What's the Connection Between Writing and a Game of Chess?
Saussure on Language - Limited Boundaries |
“…from the simultaneous presence of
other units.”
To be of value, the unit must function and establish its role
within the system.
This leads on to Saussure’s
conviction that no thing has intrinsic value. His example is that “…chess
pieces change in value according to the moves that are made.” By this, he means
that the pieces are the internal grammar of the set, taking on a diachronistic
(ie. historical) role within the synchrony (the now) of the game. This can be
applied to any other set, for example, language.
Saussure's Linguistics - Signifier
and Signified
The most obvious point is that a book
or a symphony is not a chess-set.
As Stuart Sim says, in his essay on Jacques
Derrida:
“…structuralist criticism also blurs the distinction between the
aesthetic and the non-aesthetic.”
Functional value might apply to the piece in
the chess set, but that is not a sufficient condition for aesthetic experience,
and, therefore, for aesthetic value. (Although - if the chess set were
beautifully carved, this might then be true.)
Further, Saussure’s structuralism
has no place within its limited boundaries to accommodate and recognise, for
example, poetry’s creative energy.
From his analysis of words, Saussure
produces three notions:
- The signified, which is the mental concept.
- The signifier, which is the sequence of sounds related to the concept.
- The sign, which is the union of signified and signifier.

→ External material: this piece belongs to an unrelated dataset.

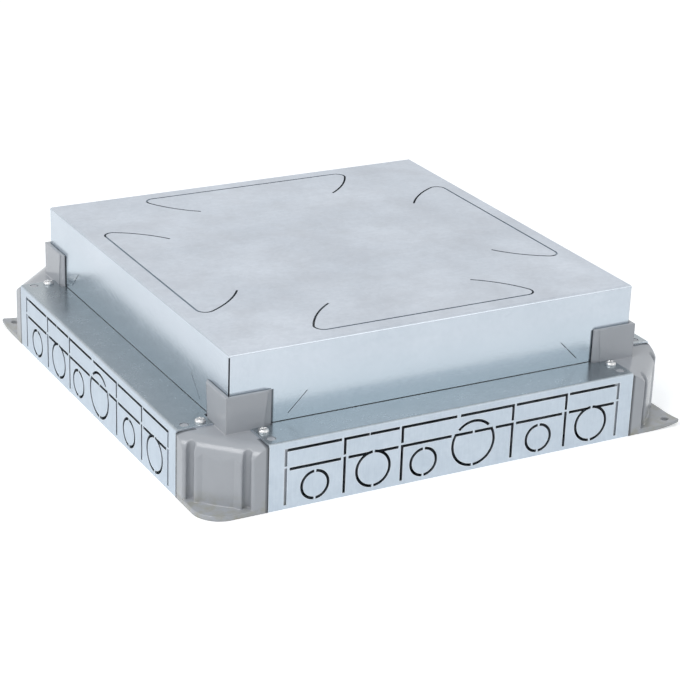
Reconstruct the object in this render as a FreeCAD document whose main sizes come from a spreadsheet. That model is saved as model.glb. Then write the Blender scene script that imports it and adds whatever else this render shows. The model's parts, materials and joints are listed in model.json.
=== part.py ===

The relationship of the signifier to the signified is
arbitrary; meaning it is agreed upon by a linguistic community. Therefore:
“Signs function through their relative position” and from this conclusion the
judgement of their value is derived.”
Criticism of Saussure by Jacques
Derrida
All of this is logical in terms of understanding
structure, but is attacked by Jacques Derrida
as sterile as far as aesthetic value is concerned.
“Form fascinates when one no
longer has the force to understand force from within itself.”
Derrida means
that Saussure’s theory tells us nothing about aesthetic value, the
psychological or social aspects of novels, the drama of a great painting, the
ineffableness of music.
“It is,” says Derrida, “a tyranny of form…which is held
to inhibit the creative imagination.”
While Saussure insists on combining words according to
the rules of syntax, Derrida breaks with this tradition. Derrida allows
language to develop in new ways, creatively, aesthetically and, at least in
theory, valuably. “Deconstruction relies heavily on this notion of paradigmatic
relation.” Derrida and his followers make extensive use of punning and
wordplay. This suggests: “a much more random motion for thought.”
Saussure argues that complications would arise through
paradigmatic relations, causing our common language to break down, but this
seems unlikely. Derrida says: “It (meaning structuralism) classifies and
corrects rather than interprets or creates.” Derrida derides the interior
design of the structuralist movement with what he describes as: “…the joyous
affirmation of the play of the world and of the innocence of becoming, the affirmation
of a world of signs without fault, without truth and without origin, which is
offered to an active interpretation.” Structuralism imposes form rather than
discovers it.
Stuart Sim and the Limitations of
Saussure's Theory
Stuart Sim makes a strong criticism of Derrida’s
extreme opposition to Saussure. He accepts the limitations of Saussure’s theory
of reducing everything through wholeness, self-regulation and transformation in
order to determine value. However, he also finds inadequacies in Derrida’s
theory. “In Derrida’s scheme, meaning is endlessly being produced and just as
endlessly being erased, so that there are no fixed points of reference.” This
puts more pressure on the reader to interpret, so that: “Value judgements of
the traditional kind become impossible,” and so, in Sim’s opinion, this
isolates readers.
Sim asserts: “Reference points can only be jettisoned
after they have been learned and absorbed.” It seems that we need Saussure’s
structuralism to give us reference points to guide us, because: “…it still
generates illuminating data about the internal relations of texts,” and this is
Saussure’s main intention of determining value.
Saussure's structuralism seems to be a kind of
formalism, and it is argued by many that this approach is too narrow to cover
all the types of aesthetic values and qualities, like the psychological insight
of Shakespeare, and the beauty of nature, music and paintings.
Aesthetic value, as a subjective quality that might,
perhaps, lead to objectivity through Kantian theory, cannot be confined within
Saussure’s account.
Sources:
"Structure, sign and play in the discourse of the
human sciences," Jacques Derrida, Art
Context and Value, Ed: Stuart Sim, The Open University, 1992.
Literary Theory, Jonathan Culler, Oxford
University Press, Oxford, New York, 1997.
Positions, Jacques Derrida,
Translated and Annotated by Alan Bass, The University of Chicago Press, 1972.
"Structuralism and post-structuralism,"
Stuart Sim, Philosophical Aesthetics,
Ed: Oswald Hanfling, Blackwell Publishers in association with OUP, 1992.
"Introduction to the structural analysis of
narrative," Roland Barthes, Art,
Context and Value, Ed: Stuart Sim, The Open University, 1992.